With new technologies in the entertainment industry being unveiled seemingly every day,

maintaining a cutting edge home entertainment system has become trendy. Consumers

are always looking for the best screen size, the best resolution, the best wattage, etc, and

they are willing to spend a premium to get it. This holds especially true for men, who are

probably, in general, more likely to be technophiles than women. As such, our target

demographic is middle- to upper-class men aged 25-44.

       Consumers have become accustomed to the two competing styles of retailing:

brick and mortar versus online. The distinction between the two is clear: immediacy of

acquiring purchase. At this time, consumers travel to their local retailer with the

expectation that they will have whatever they need in-hand by the time they arrive home.

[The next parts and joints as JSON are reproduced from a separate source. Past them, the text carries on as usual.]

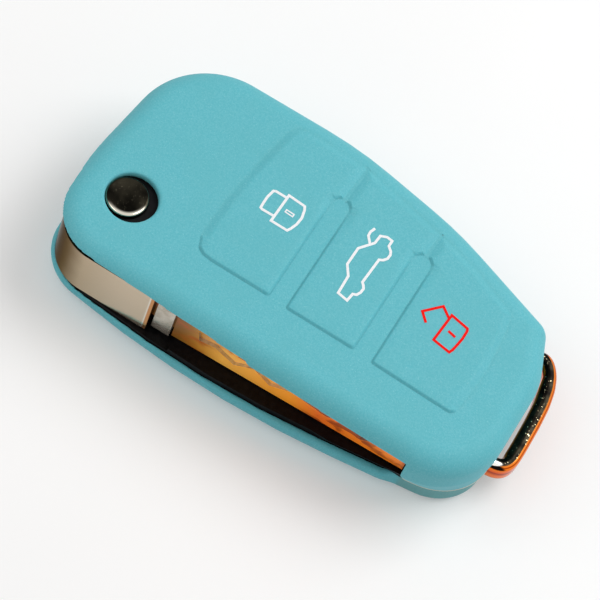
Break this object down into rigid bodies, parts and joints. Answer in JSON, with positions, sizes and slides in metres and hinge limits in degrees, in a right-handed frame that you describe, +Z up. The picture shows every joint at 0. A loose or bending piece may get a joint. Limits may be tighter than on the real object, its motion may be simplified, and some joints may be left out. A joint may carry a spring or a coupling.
{
  "type": "key fob cover",
  "caption": "Soft silicone cover on a flip key fob, with raised button pads, a side opening for the folding blade, a release button and a ring loop.",
  "frame": {"origin": "middle of the bounding box on the flat base, under the silicone cover", "axes": "+X from the blade pivot to the ring loop, -Y is the side with the blade, +Z up out of the face with the pads"},
  "size_m": [0.0774, 0.041, 0.019],
  "materials": {
    "silicone": "satin turquoise silicone",
    "case_plastic": "fine matt black",
    "keypad_rubber": "matt grey rubber",
    "key_plastic": "matt black",
    "board": "green solder mask",
    "switch_metal": "tinned",
    "chip": "matt black moulding",
    "coil": "enamelled wire",
    "cell_steel": "plated steel",
    "clip_brass": "plated brass",
    "black_nickel": "black nickel",
    "arm_plastic": "polished dark plastic that mirrors the table",
    "blade_steel": "nickel plated",
    "pin_steel": "ground",
    "button_plastic": "gloss black",
    "spring_steel": "drawn wire",
    "white_print": "white print",
    "red_print": "red print"
  },
  "bodies": {
    "fob": {"cover_sleeve": "silicone", "lower_case": "case_plastic", "upper_case": "case_plastic", "keypad_web": "keypad_rubber", "circuit_board": "board", "lock_switch": "switch_metal", "boot_switch": "switch_metal", "unlock_switch": "switch_metal", "controller_chip": "chip", "timing_crystal": "switch_metal", "antenna_coil": "coil", "transponder_chip": "chip", "coin_cell": "cell_steel", "cell_clip_upper": "clip_brass", "cell_clip_lower": "clip_brass", "ring_loop": "black_nickel"},
    "blade_arm": {"blade_hub": "arm_plastic", "blade_collar": "arm_plastic", "key_blade": "blade_steel", "blade_pin": "pin_steel"},
    "release": {"release_button": "button_plastic", "flip_spring": "spring_steel"},
    "lock_button": {"lock_pad": "silicone", "lock_mark": "white_print", "lock_key": "key_plastic", "lock_plunger": "keypad_rubber"},
    "boot_button": {"boot_pad": "silicone", "boot_mark": "white_print", "boot_key": "key_plastic", "boot_plunger": "keypad_rubber"},
    "unlock_button": {"unlock_pad": "silicone", "unlock_mark": "red_print", "unlock_key": "key_plastic", "unlock_plunger": "keypad_rubber"}
  },
  "joints": [
    {"name": "blade_flip", "type": "hinge", "parent": "fob", "child": "blade_arm", "pos_m": [-0.0302, -0.0077, 0.0104], "axis": [0, 0, -1], "range_deg": [0, 180]},
    {"name": "release_press", "type": "slide", "parent": "blade_arm", "child": "release", "axis": [0, 0, -1], "range_m": [0, 0.002], "stiffness_N_per_m": 2000, "deforming": ["flip_spring"]},
    {"name": "lock_press", "type": "slide", "parent": "fob", "child": "lock_button", "axis": [0, 0, -1], "range_m": [0, 0.0004], "stiffness_N_per_m": 4000},
    {"name": "boot_press", "type": "slide", "parent": "fob", "child": "boot_button", "axis": [0, 0, -1], "range_m": [0, 0.0004], "stiffness_N_per_m": 4000},
    {"name": "unlock_press", "type": "slide", "parent": "fob", "child": "unlock_button", "axis": [0, 0, -1], "range_m": [0, 0.0004], "stiffness_N_per_m": 4000}
  ]
}
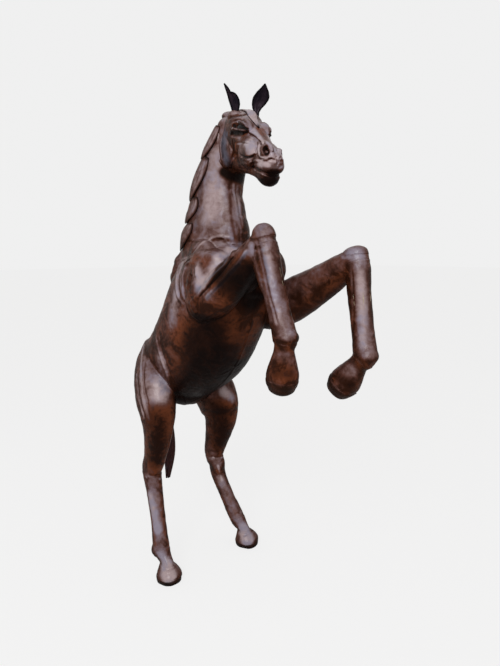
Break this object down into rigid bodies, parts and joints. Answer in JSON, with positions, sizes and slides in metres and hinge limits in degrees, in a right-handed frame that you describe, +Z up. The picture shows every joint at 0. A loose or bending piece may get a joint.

This will not be the case with our store and will definitely seem strange to first-time

customers. In this respect, we would need a positive spin, courtesy of our marketing

team, to make the transition more comfortable. Since buying cars or large furniture items

is already handled in a similar manner, this transition should be feasible.

       For the average consumer, his/her buying decision is dictated by four factors:

utility of local retailer (includes proximity, variety, price), size of purchase, urgency of

purchase, and price of purchase. Items relevant to home entertainment, such as TVs or

speakers, are generally larger and thus more expensive to ship. Subsequently, consumers

are more likely to prefer to make their purchase in-store and bring it home themselves.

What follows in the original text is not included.